▼
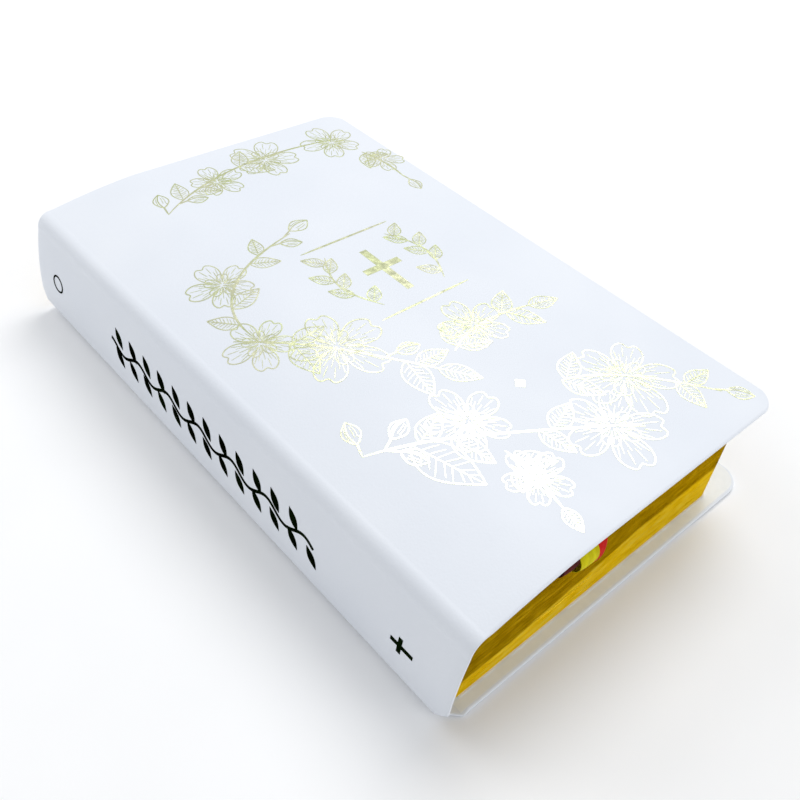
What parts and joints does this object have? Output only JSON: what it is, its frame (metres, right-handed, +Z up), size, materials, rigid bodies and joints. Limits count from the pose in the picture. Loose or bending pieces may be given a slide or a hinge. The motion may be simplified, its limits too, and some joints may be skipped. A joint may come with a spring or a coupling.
{
  "type": "bible",
  "caption": "Thick limp-cover bible with white leather-like cover, sewn gilt-edged text block and three ribbon markers; covers and block open.",
  "frame": {"origin": "centre of the bottom of the bounding box of the closed book, on the back cover's outer face", "axes": "+X from the spine to the fore-edge, +Y from the tail to the head, +Z up through the front cover"},
  "size_m": [0.1486, 0.225, 0.0447],
  "materials": {
    "cover_skin": "smooth white PU leather",
    "card": "grey card",
    "endpaper": "heavy cream paper",
    "gilt_paper": "thin paper with gilded edges",
    "kraft": "kraft paper",
    "gauze": "starched gauze",
    "thread": "linen thread",
    "band": "woven band",
    "ribbon_maroon": "satin ribbon",
    "ribbon_gold": "satin ribbon",
    "ribbon_red": "satin ribbon"
  },
  "bodies": {
    "rear_block": {"section_01": "gilt_paper", "section_02": "gilt_paper", "section_03": "gilt_paper", "section_04": "gilt_paper", "section_05": "gilt_paper", "section_06": "gilt_paper", "section_07": "gilt_paper", "section_08": "gilt_paper", "section_09": "gilt_paper", "section_10": "gilt_paper", "section_11": "gilt_paper", "section_12": "gilt_paper", "spine_skin_rear": "cover_skin", "spine_strip_rear": "card", "spine_liner_rear": "kraft", "spine_gauze_rear": "gauze", "sewing_thread_rear": "thread", "tail_band_rear": "band", "head_band_rear": "band"},
    "front_block": {"section_13": "gilt_paper", "section_14": "gilt_paper", "section_15": "gilt_paper", "section_16": "gilt_paper", "section_17": "gilt_paper", "section_18": "gilt_paper", "section_19": "gilt_paper", "section_20": "gilt_paper", "section_21": "gilt_paper", "section_22": "gilt_paper", "section_23": "gilt_paper", "section_24": "gilt_paper", "spine_skin_front": "cover_skin", "spine_strip_front": "card", "spine_liner_front": "kraft", "spine_gauze_front": "gauze", "sewing_thread_front": "thread", "tail_band_front": "band", "head_band_front": "band", "ribbon_maroon": "ribbon_maroon", "ribbon_gold": "ribbon_gold", "ribbon_red": "ribbon_red"},
    "front_cover": {"front_cover_skin": "cover_skin", "front_board": "card", "front_pastedown": "endpaper"},
    "back_cover": {"back_cover_skin": "cover_skin", "back_board": "card", "back_pastedown": "endpaper"},
    "front_flyleaf": {"front_flyleaf": "endpaper"},
    "back_flyleaf": {"back_flyleaf": "endpaper"},
    "maroon_tail": {"ribbon_maroon_tail": "ribbon_maroon"},
    "gold_tail": {"ribbon_gold_tail": "ribbon_gold"},
    "red_tail": {"ribbon_red_tail": "ribbon_red"}
  },
  "joints": [
    {"name": "middle_opening", "type": "hinge", "parent": "rear_block", "child": "front_block", "pos_m": [-0.07398, 0, 0.022], "axis": [0, -1, 0], "range_deg": [0, 135]},
    {"name": "front_cover_hinge", "type": "hinge", "parent": "front_block", "child": "front_cover", "pos_m": [-0.0668, 0, 0.0405], "axis": [0, -1, 0], "range_deg": [0, 180]},
    {"name": "back_cover_hinge", "type": "hinge", "parent": "rear_block", "child": "back_cover", "pos_m": [-0.0668, 0, -0.0001], "axis": [0, -1, 0], "range_deg": [-180, 0]},
    {"name": "front_flyleaf_turn", "type": "hinge", "parent": "front_block", "child": "front_flyleaf", "pos_m": [-0.0644, 0, 0.0392], "axis": [0, -1, 0], "range_deg": [0, 90]},
    {"name": "back_flyleaf_turn", "type": "hinge", "parent": "rear_block", "child": "back_flyleaf", "pos_m": [-0.0644, 0, 0.00165], "axis": [0, -1, 0], "range_deg": [-90, 0]},
    {"name": "maroon_ribbon_swing", "type": "hinge", "parent": "front_block", "child": "maroon_tail", "pos_m": [-0.0313, -0.108, 0.03899], "axis": [-1, 0, 0], "range_deg": [0, 70]},
    {"name": "gold_ribbon_swing", "type": "hinge", "parent": "front_block", "child": "gold_tail", "pos_m": [-0.0241, -0.108, 0.03706], "axis": [-1, 0, 0], "range_deg": [0, 70]},
    {"name": "red_ribbon_swing", "type": "hinge", "parent": "front_block", "child": "red_tail", "pos_m": [-0.0159, -0.108, 0.03497], "axis": [-1, 0, 0], "range_deg": [0, 70]}
  ],
  "couplings": [
    {"joint": "front_flyleaf_turn", "follows": "front_cover_hinge", "ratio": 0.5},
    {"joint": "back_flyleaf_turn", "follows": "back_cover_hinge", "ratio": 0.5}
  ]
}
▲
__WHAT IS ASKED__
Reproduce the listing in full. Keep it exactly as written.

__FULL RESPONSE__
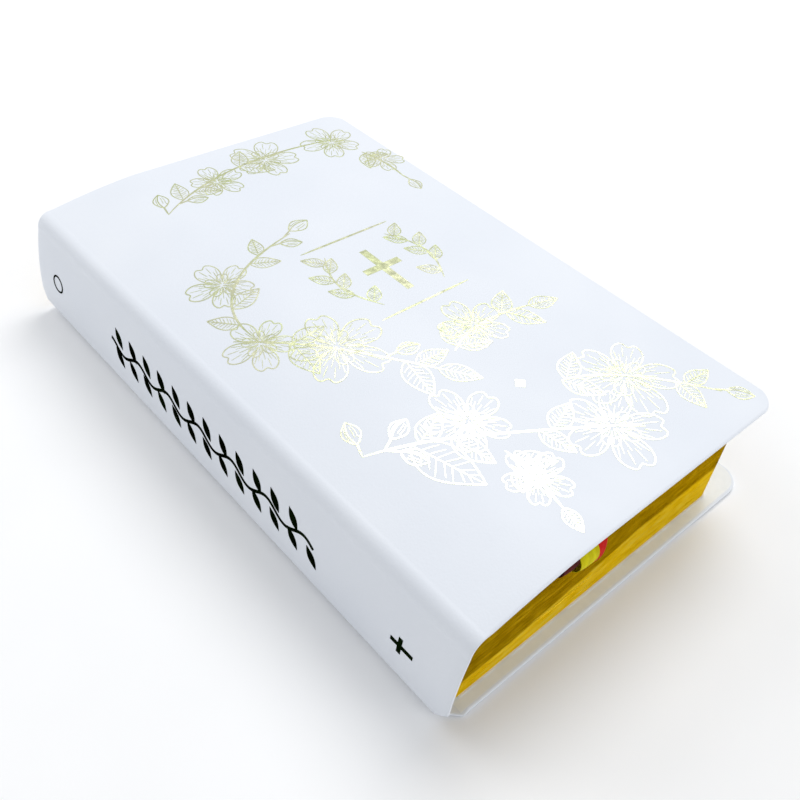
What parts and joints does this object have? Output only JSON: what it is, its frame (metres, right-handed, +Z up), size, materials, rigid bodies and joints. Limits count from the pose in the picture. Loose or bending pieces may be given a slide or a hinge. The motion may be simplified, its limits too, and some joints may be skipped. A joint may come with a spring or a coupling.
{
  "type": "bible",
  "caption": "Thick limp-cover bible with white leather-like cover, sewn gilt-edged text block and three ribbon markers; covers and block open.",
  "frame": {"origin": "centre of the bottom of the bounding box of the closed book, on the back cover's outer face", "axes": "+X from the spine to the fore-edge, +Y from the tail to the head, +Z up through the front cover"},
  "size_m": [0.1486, 0.225, 0.0447],
  "materials": {
    "cover_skin": "smooth white PU leather",
    "card": "grey card",
    "endpaper": "heavy cream paper",
    "gilt_paper": "thin paper with gilded edges",
    "kraft": "kraft paper",
    "gauze": "starched gauze",
    "thread": "linen thread",
    "band": "woven band",
    "ribbon_maroon": "satin ribbon",
    "ribbon_gold": "satin ribbon",
    "ribbon_red": "satin ribbon"
  },
  "bodies": {
    "rear_block": {"section_01": "gilt_paper", "section_02": "gilt_paper", "section_03": "gilt_paper", "section_04": "gilt_paper", "section_05": "gilt_paper", "section_06": "gilt_paper", "section_07": "gilt_paper", "section_08": "gilt_paper", "section_09": "gilt_paper", "section_10": "gilt_paper", "section_11": "gilt_paper", "section_12": "gilt_paper", "spine_skin_rear": "cover_skin", "spine_strip_rear": "card", "spine_liner_rear": "kraft", "spine_gauze_rear": "gauze", "sewing_thread_rear": "thread", "tail_band_rear": "band", "head_band_rear": "band"},
    "front_block": {"section_13": "gilt_paper", "section_14": "gilt_paper", "section_15": "gilt_paper", "section_16": "gilt_paper", "section_17": "gilt_paper", "section_18": "gilt_paper", "section_19": "gilt_paper", "section_20": "gilt_paper", "section_21": "gilt_paper", "section_22": "gilt_paper", "section_23": "gilt_paper", "section_24": "gilt_paper", "spine_skin_front": "cover_skin", "spine_strip_front": "card", "spine_liner_front": "kraft", "spine_gauze_front": "gauze", "sewing_thread_front": "thread", "tail_band_front": "band", "head_band_front": "band", "ribbon_maroon": "ribbon_maroon", "ribbon_gold": "ribbon_gold", "ribbon_red": "ribbon_red"},
    "front_cover": {"front_cover_skin": "cover_skin", "front_board": "card", "front_pastedown": "endpaper"},
    "back_cover": {"back_cover_skin": "cover_skin", "back_board": "card", "back_pastedown": "endpaper"},
    "front_flyleaf": {"front_flyleaf": "endpaper"},
    "back_flyleaf": {"back_flyleaf": "endpaper"},
    "maroon_tail": {"ribbon_maroon_tail": "ribbon_maroon"},
    "gold_tail": {"ribbon_gold_tail": "ribbon_gold"},
    "red_tail": {"ribbon_red_tail": "ribbon_red"}
  },
  "joints": [
    {"name": "middle_opening", "type": "hinge", "parent": "rear_block", "child": "front_block", "pos_m": [-0.07398, 0, 0.022], "axis": [0, -1, 0], "range_deg": [0, 135]},
    {"name": "front_cover_hinge", "type": "hinge", "parent": "front_block", "child": "front_cover", "pos_m": [-0.0668, 0, 0.0405], "axis": [0, -1, 0], "range_deg": [0, 180]},
    {"name": "back_cover_hinge", "type": "hinge", "parent": "rear_block", "child": "back_cover", "pos_m": [-0.0668, 0, -0.0001], "axis": [0, -1, 0], "range_deg": [-180, 0]},
    {"name": "front_flyleaf_turn", "type": "hinge", "parent": "front_block", "child": "front_flyleaf", "pos_m": [-0.0644, 0, 0.0392], "axis": [0, -1, 0], "range_deg": [0, 90]},
    {"name": "back_flyleaf_turn", "type": "hinge", "parent": "rear_block", "child": "back_flyleaf", "pos_m": [-0.0644, 0, 0.00165], "axis": [0, -1, 0], "range_deg": [-90, 0]},
    {"name": "maroon_ribbon_swing", "type": "hinge", "parent": "front_block", "child": "maroon_tail", "pos_m": [-0.0313, -0.108, 0.03899], "axis": [-1, 0, 0], "range_deg": [0, 70]},
    {"name": "gold_ribbon_swing", "type": "hinge", "parent": "front_block", "child": "gold_tail", "pos_m": [-0.0241, -0.108, 0.03706], "axis": [-1, 0, 0], "range_deg": [0, 70]},
    {"name": "red_ribbon_swing", "type": "hinge", "parent": "front_block", "child": "red_tail", "pos_m": [-0.0159, -0.108, 0.03497], "axis": [-1, 0, 0], "range_deg": [0, 70]}
  ],
  "couplings": [
    {"joint": "front_flyleaf_turn", "follows": "front_cover_hinge", "ratio": 0.5},
    {"joint": "back_flyleaf_turn", "follows": "back_cover_hinge", "ratio": 0.5}
  ]
}